Have a question that is bugging me a bit in regards to Precedence order. After reading the book, it says that the operator "&&" reads before "||". I understand that a bit, but was wondering if it applies when you use it for parenthesis also.
1. First set, it reads "true && false" which is "false". Then, reads "true || false" which is true. I understand this.
2. My question is here, the book says parenthesis are read first, but even following the operator precedence, is (true && false) still read before
(true || false)?
In lhs && rhs where lhs and rhs are expressions evaluated in a boolean context:
a. evaluation of lhs is sequenced before evaluation of rhs
b. short-circuit evaluation; so if lhs evaluates to false, rhs is not evaluated.

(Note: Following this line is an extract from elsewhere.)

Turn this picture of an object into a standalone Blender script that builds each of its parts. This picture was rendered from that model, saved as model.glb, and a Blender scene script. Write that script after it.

For example, where i and j are integers, evaluate: ( ++i ) && ( j = i+1 )
1. evaluate ( ++i ) (increment i)
2. if the result of the evaluation in a bool context is true (ie. i is non-zero after it is incremented),
evaluate ( j = i+1 ) (assign the value of i+1 to j)
In contrast, consider: evaluate: ( ++i ) + ( j = i+1 )
Here, the evaluations of ( ++i ) and ( j = i+1 ) are unsequenced
This results in undefined behaviour (unsequenced modification and access to scalar i)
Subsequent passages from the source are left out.